### COLLECTED DATA
§

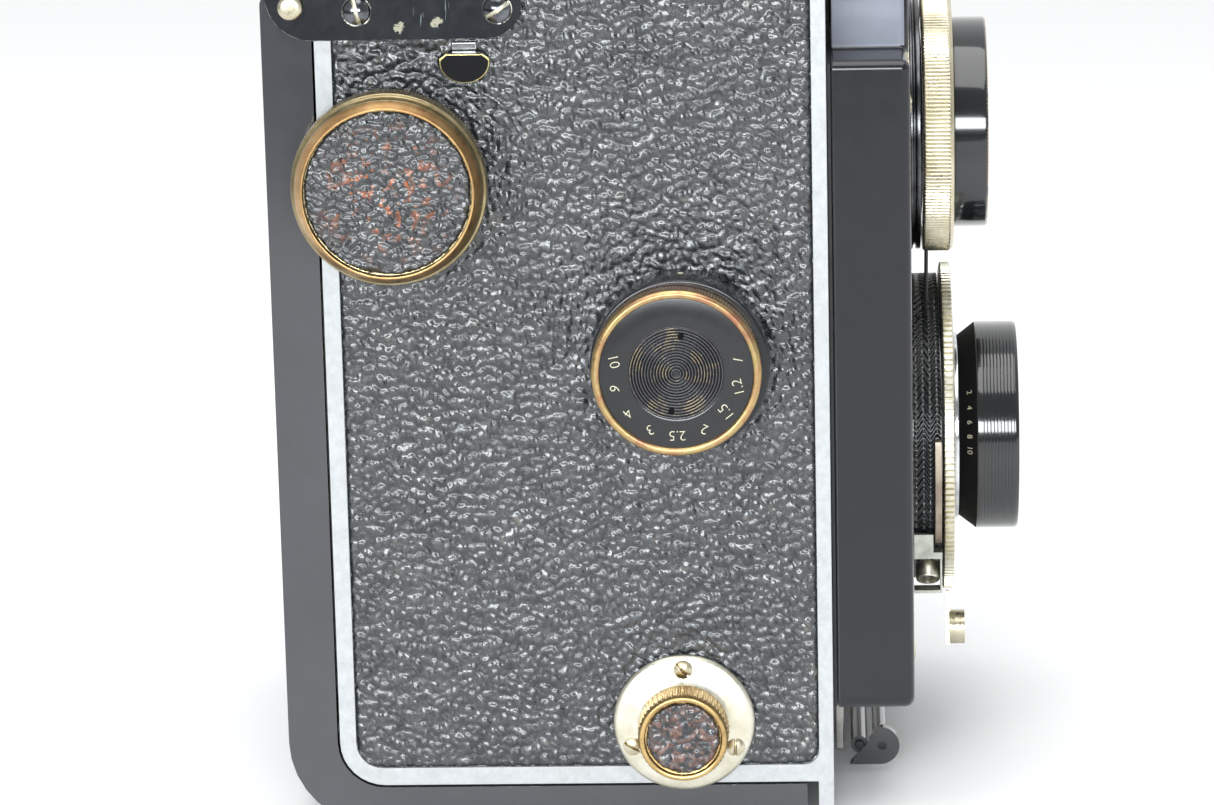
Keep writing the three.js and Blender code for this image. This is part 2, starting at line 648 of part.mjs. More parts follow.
function hoodBase() {
  const { half, front, rear, bottom, top, wall } = HOOD;
  const outline = rounded([[-half, front, 3], [half, front, 3], [half, rear, 3], [-half, rear, 3]]);
  return alongZ(outline, bottom, top)
    .subtract(box(-half + wall, half - wall, front + wall, rear - wall, bottom - 1, top + 1));
}

function hoodLid() {
  const { front, rear, half, bottom, top } = LID;
  const outline = rounded([[-half, front, 1], [half, front, 1], [half, rear, 3], [-half, rear, 3]]);
  return alongZ(outline, bottom, top)
    .subtract(box(-half + 4, half - 4, front + 4, rear - 4, bottom - 1, bottom + 1));
}

// The side leaf's corners are cut back so that it clears the lid and the rear leaf as they rise.
function sideFlap() {
  const { hinge, z, reach, front, rear } = SIDE_FLAP;
  const outline = rounded([
    [-hinge, front], [-hinge + 11, front, 1], [-hinge + reach, front + 14, 2],
    [-hinge + reach, rear - 25, 2], [-hinge + 4, rear, 1], [-hinge, rear],
  ]);
  return alongZ(outline, z - FLAP / 2, z + FLAP / 2);
}

function rearFlap() {
  const { hinge, z, reach, half } = REAR_FLAP;
  const outline = rounded([
    [-half, hinge], [-half, hinge - 5, 1], [-half + 12, hinge - reach, 3],
    [half - 12, hinge - reach, 3], [half, hinge - 5, 1], [half, hinge],
  ]);
  return alongZ(outline, z - FLAP / 2, z + FLAP / 2);
}

function loupeArm() {
  const { y, z, centre, outer, bore, thickness } = LOUPE;
  const ring = new THREE.CylinderGeometry(outer, outer, thickness, 36);
  ring.rotateX(Math.PI / 2);
  ring.translate(0, y + centre, z - thickness / 2);
  const hole = new THREE.CylinderGeometry(bore, bore, 9, 32);
  hole.rotateX(Math.PI / 2);
  hole.translate(0, y + centre, z);
  return solid(ring).add(box(-9, 9, y, y + 8, z - 1.4, z - 0.4)).subtract(solid(hole));
}

function loupeLens() {
  const { y, z, centre, bore, thickness } = LOUPE;
  const disc = new THREE.CylinderGeometry(bore - GAP, bore - GAP, thickness - 0.4, 32);
  disc.rotateX(Math.PI / 2);
  disc.translate(0, y + centre, z - thickness / 2);
  return solid(disc);
}

function hoodParts() {
  const { half, front, rear, bottom, top } = SCREEN;
  const flap = sideFlap();
  return [
    part("top_frame", topFrame(), lacquer),
    part("focusing_screen", box(-half, half, front, rear, bottom, top), glass),
    part("hood_base", hoodBase(), lacquer),
    part("hood_lid", hoodLid(), leather),
    part("hood_flap_right", flap, lacquer),
    part("hood_flap_left", mirrored(flap), lacquer),
    part("hood_flap_rear", rearFlap(), lacquer),
    part("loupe_arm", loupeArm(), steel),
    part("loupe_lens", loupeLens(), glass),
  ];
}

// ---- back door and latch ------------------------------------------------
function doorOutline(inset, backInset, lip) {
  const { rear, front, corner } = DOOR;
  const inner = BODY.corner + GAP;
  const outer = corner - inset;
  const [back, bottom] = [BODY.rear + lip, BODY.bottom - lip];
  return rounded([
    [front + inset, inset, 1], [rear - backInset, inset, outer], [rear - backInset, PIVOT.z],
    [back, PIVOT.z], [back, bottom, inner], [front + inset, bottom],
  ]);
}

function doorKnuckle() {
  const outline = new THREE.Shape();
  const reach = DOOR.rear - PIVOT.y;
  outline.moveTo(DOOR.rear, KNUCKLE.bottom);
  outline.lineTo(DOOR.rear, PIVOT.z);
  outline.absellipse(PIVOT.y, PIVOT.z, reach, KNUCKLE.rise, 0, Math.PI / 2, false);
  outline.absarc(PIVOT.y, PIVOT.z, KNUCKLE.rise, Math.PI / 2, Math.PI, false);
  outline.lineTo(PIVOT.y - KNUCKLE.rise, KNUCKLE.bottom);
  outline.closePath();
  return alongX(outline, -DOOR.half, DOOR.half, 6);
}

function backDoor() {
  const { wall, back, half } = DOOR;
  const tray = alongX(doorOutline(0, 0, GAP), -half, half);
  const hollow = alongX(doorOutline(wall, back, -2), -half + wall, half - wall);
  const top = box(-half - 1, half + 1, 0, 50, KNUCKLE.bottom + 0.5, 150);
  const pinHole = cylinderX(PIVOT.y, PIVOT.z, 1.8, -40, -32.6, SMALL_ROUND);
  const leatherSeat = box(-35.3, 35.3, DOOR.rear - 0.9, 50, 15.7, 106.3);
  const bushHole = new THREE.CylinderGeometry(BUSH.radius + GAP, BUSH.radius + GAP, 9, 32);
  bushHole.rotateX(Math.PI / 2);
  bushHole.translate(0, BUSH.y, 0);
  return tray.subtract(hollow).subtract(top).add(doorKnuckle())
    .subtract(pinHole).subtract(mirrored(pinHole)).subtract(leatherSeat).subtract(solid(bushHole))
    .subtract(cylinderY(RED_WINDOW.x, RED_WINDOW.z, RED_WINDOW.radius, 30, 40, 24));
}

function backLeather() {
  const { x, z, radius } = RED_WINDOW;
  const sheet = alongY(rounded([[-35, 16, 2], [35, 16, 2], [35, 106, 2], [-35, 106, 2]]), 35.6, 36.3);
  return sheet.subtract(cylinderY(x, z, radius + 1.5, 30, 40, 28));
}

function tripodBush() {
  const { y, radius, bore, height } = BUSH;
  const profile = tube(radius, bore, 0, height).map(([r, h]) => new THREE.Vector2(r, h));
  const ring = new THREE.LatheGeometry(profile, ROUND);
  ring.rotateX(Math.PI / 2);
  ring.translate(0, y, 0);
  return solid(ring);
}

function windowCover() {
  const { x, z, radius } = RED_WINDOW;
  const pivot = z + 9;
  const outline = new THREE.Shape();
  outline.absarc(x, z, radius + 0.8, Math.PI, 2 * Math.PI, false);
  outline.absarc(x, pivot, 2.2, 0, Math.PI, false);
  outline.closePath();
  return alongY(outline, 36.6, 37.2);
}

function latchBail() {
  const { y, z, cheek, thickness, tip, rear, radius } = LATCH;
  const outline = new THREE.Shape();
  outline.moveTo(rear, z + radius);
  outline.absarc(tip, z, radius, Math.PI / 2, 1.5 * Math.PI, false);
  outline.lineTo(rear, z - radius);
  outline.closePath();
  const side = alongX(outline, -cheek - thickness / 2, -cheek + thickness / 2);
  const cross = cylinderX(y, z, 1.2, -cheek, cheek, SMALL_ROUND);
  const grip = cylinderX(tip, z, 1, -cheek, cheek, SMALL_ROUND);
  return side.add(mirrored(side)).add(cross).add(grip);
}

function latchBase() {
  return box(-14, 14, -37.7, -36.55, 2.4, 9.4);
}

function pressurePlate() {
  return alongY(rounded([[-30, 14.5, 3], [30, 14.5, 3], [30, 75, 3], [-30, 75, 3]]), 29.9, 31.1);
}

function doorParts() {
  return [
    part("back_door", backDoor(), lacquer),
    part("leather_back", backLeather(), leather),
    part("pressure_plate", pressurePlate(), steel),
    part("tripod_bush", tripodBush(), nickel),
    part("red_window", cylinderY(RED_WINDOW.x, RED_WINDOW.z, RED_WINDOW.radius - GAP, 34.6, 35.6, 24), ruby),
    part("window_cover", windowCover(), nickel),
    part("latch_base", latchBase(), steel),
    part("latch_bail", latchBail(), lacquer),
  ];
}

const camera = new THREE.Group();
camera.add(...bodyParts(), ...hingeParts(), ...knobParts(), ...lensParts(), ...hoodParts(), ...doorParts());

export default camera;
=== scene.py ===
"""Looks of the twin lens reflex camera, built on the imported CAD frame.

Sizes in this script are millimetres in the row frame (+Z up, lenses towards -Y, knobs on the -X side);
the helpers turn them into metres.
"""
import json
import math

import bmesh
import bpy
from mathutils import Matrix, Vector, noise

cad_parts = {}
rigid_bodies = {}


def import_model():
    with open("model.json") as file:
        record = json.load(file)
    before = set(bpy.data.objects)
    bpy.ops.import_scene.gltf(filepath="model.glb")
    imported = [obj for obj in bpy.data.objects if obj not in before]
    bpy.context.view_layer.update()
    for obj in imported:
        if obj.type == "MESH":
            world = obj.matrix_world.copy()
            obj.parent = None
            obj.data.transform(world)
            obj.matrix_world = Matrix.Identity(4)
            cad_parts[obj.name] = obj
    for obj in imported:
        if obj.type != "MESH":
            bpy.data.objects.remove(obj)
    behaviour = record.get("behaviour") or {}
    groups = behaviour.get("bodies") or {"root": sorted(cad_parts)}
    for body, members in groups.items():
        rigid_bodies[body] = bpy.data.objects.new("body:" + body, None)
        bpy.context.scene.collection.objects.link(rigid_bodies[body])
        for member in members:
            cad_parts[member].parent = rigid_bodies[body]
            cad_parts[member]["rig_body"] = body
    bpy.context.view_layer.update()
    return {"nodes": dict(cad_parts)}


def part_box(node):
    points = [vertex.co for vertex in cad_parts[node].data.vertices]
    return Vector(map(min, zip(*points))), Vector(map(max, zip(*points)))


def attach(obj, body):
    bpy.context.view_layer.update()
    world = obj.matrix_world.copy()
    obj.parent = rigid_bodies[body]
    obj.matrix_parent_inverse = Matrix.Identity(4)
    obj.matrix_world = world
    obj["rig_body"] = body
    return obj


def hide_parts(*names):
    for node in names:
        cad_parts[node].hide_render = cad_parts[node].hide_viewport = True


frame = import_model()

MM = 0.001
TURN = 2 * math.pi


# ---- places read from the CAD nodes ---------------------------------------
def low(node):
    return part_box(node)[0] / MM


def high(node):
    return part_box(node)[1] / MM


def middle(node):
    return (low(node) + high(node)) / 2


def radius_of(node):
    """Half the height of a round node."""
    return (high(node).z - low(node).z) / 2


def body_of(node):
    return frame["nodes"][node]["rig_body"]


BODY_LOW, BODY_HIGH = low("body_shell"), high("body_shell")
WIND = middle("wind_knob")
FOCUS = middle("focus_knob")
SUPPLY = middle("supply_knob")
VIEW = middle("viewing_ring")
TAKE = middle("speed_ring")
WIND_FACE, FOCUS_FACE, SUPPLY_FACE = -low("wind_knob").x, -low("focus_knob").x, -low("supply_knob").x


# ---- node material helpers -------------------------------------------------
class Look:
    """A small wrapper that builds one procedural Principled material."""

    def __init__(self, name, color, roughness, metallic=0.0, **sockets):
        self.material = bpy.data.materials.new(name)
        self.material.use_nodes = True
        self.nodes = self.material.node_tree.nodes
        self.links = self.material.node_tree.links
        self.shader = self.nodes["Principled BSDF"]
        self.place = self.nodes.new("ShaderNodeTexCoord").outputs["Object"]
        self.height = None
        self.shader.inputs["Base Color"].default_value = (*color, 1)
        self.shader.inputs["Roughness"].default_value = roughness
        self.shader.inputs["Metallic"].default_value = metallic
        for socket, value in sockets.items():
            self.shader.inputs[socket.replace("_", " ")].default_value = value

    def stretched(self, scale):
        node = self.nodes.new("ShaderNodeMapping")
        node.inputs["Scale"].default_value = scale
        self.links.new(self.place, node.inputs["Vector"])
        return node.outputs["Vector"]

    def noise(self, per_mm, detail=4.0, rough=0.6, distortion=0.0, place=None):
        node = self.nodes.new("ShaderNodeTexNoise")
        node.inputs["Scale"].default_value = per_mm / MM
        node.inputs["Detail"].default_value = detail
        node.inputs["Roughness"].default_value = rough
        node.inputs["Distortion"].default_value = distortion
        self.links.new(place or self.place, node.inputs["Vector"])
        return node.outputs["Fac"]

    def ramp(self, value, stops):
        node = self.nodes.new("ShaderNodeValToRGB")
        elements = node.color_ramp.elements
        while len(elements) < len(stops):
            elements.new(0.5)
        for element, (position, color) in zip(elements, stops):
            element.position = position
            element.color = (*color, 1) if isinstance(color, tuple) else (color, color, color, 1)
        self.links.new(value, node.inputs["Fac"])
        return node.outputs["Color"]

    def math(self, kind, a, b):
        node = self.nodes.new("ShaderNodeMath")
        node.operation = kind
        for value, socket in ((a, node.inputs[0]), (b, node.inputs[1])):
            if isinstance(value, (int, float)):
                socket.default_value = value
            else:
                self.links.new(value, socket)
        return node.outputs["Value"]

    def mix(self, share, a, b):
        node = self.nodes.new("ShaderNodeMix")
        node.data_type = "RGBA"
        sockets = (node.inputs["Factor"], node.inputs[6], node.inputs[7])
        for value, socket in zip((share, a, b), sockets):
            if isinstance(value, tuple):
                socket.default_value = (*value, 1)
            elif isinstance(value, float):
                socket.default_value = value
            else:
                self.links.new(value, socket)
        return node.outputs[2]

    def feed(self, socket, value):
        self.links.new(value, self.shader.inputs[socket])

    def cloud(self, socket, per_mm, detail, *stops, rough=0.6):
        """Feeds a socket with noise drawn through a ramp."""
        self.feed(socket, self.ramp(self.noise(per_mm, detail, rough), stops))

    def bump(self, value, depth_mm, strength=1.0):
        node = self.nodes.new("ShaderNodeBump")
        node.inputs["Strength"].default_value = strength
        node.inputs["Distance"].default_value = depth_mm * MM
        self.links.new(value, node.inputs["Height"])
        if self.height is not None:
            self.links.new(self.height, node.inputs["Normal"])
        self.height = node.outputs["Normal"]
        self.links.new(self.height, self.shader.inputs["Normal"])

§

### THE TASK
Quote the data above from the line containing "const camera = new THREE.Group();" to the line containing "before = set(bpy.data.objects)", inclusive, and stop.

### SOLUTION FOR THIS EXERCISE
const camera = new THREE.Group();
camera.add(...bodyParts(), ...hingeParts(), ...knobParts(), ...lensParts(), ...hoodParts(), ...doorParts());

export default camera;
=== scene.py ===
"""Looks of the twin lens reflex camera, built on the imported CAD frame.

Sizes in this script are millimetres in the row frame (+Z up, lenses towards -Y, knobs on the -X side);
the helpers turn them into metres.
"""
import json
import math

import bmesh
import bpy
from mathutils import Matrix, Vector, noise

cad_parts = {}
rigid_bodies = {}


def import_model():
    with open("model.json") as file:
        record = json.load(file)
    before = set(bpy.data.objects)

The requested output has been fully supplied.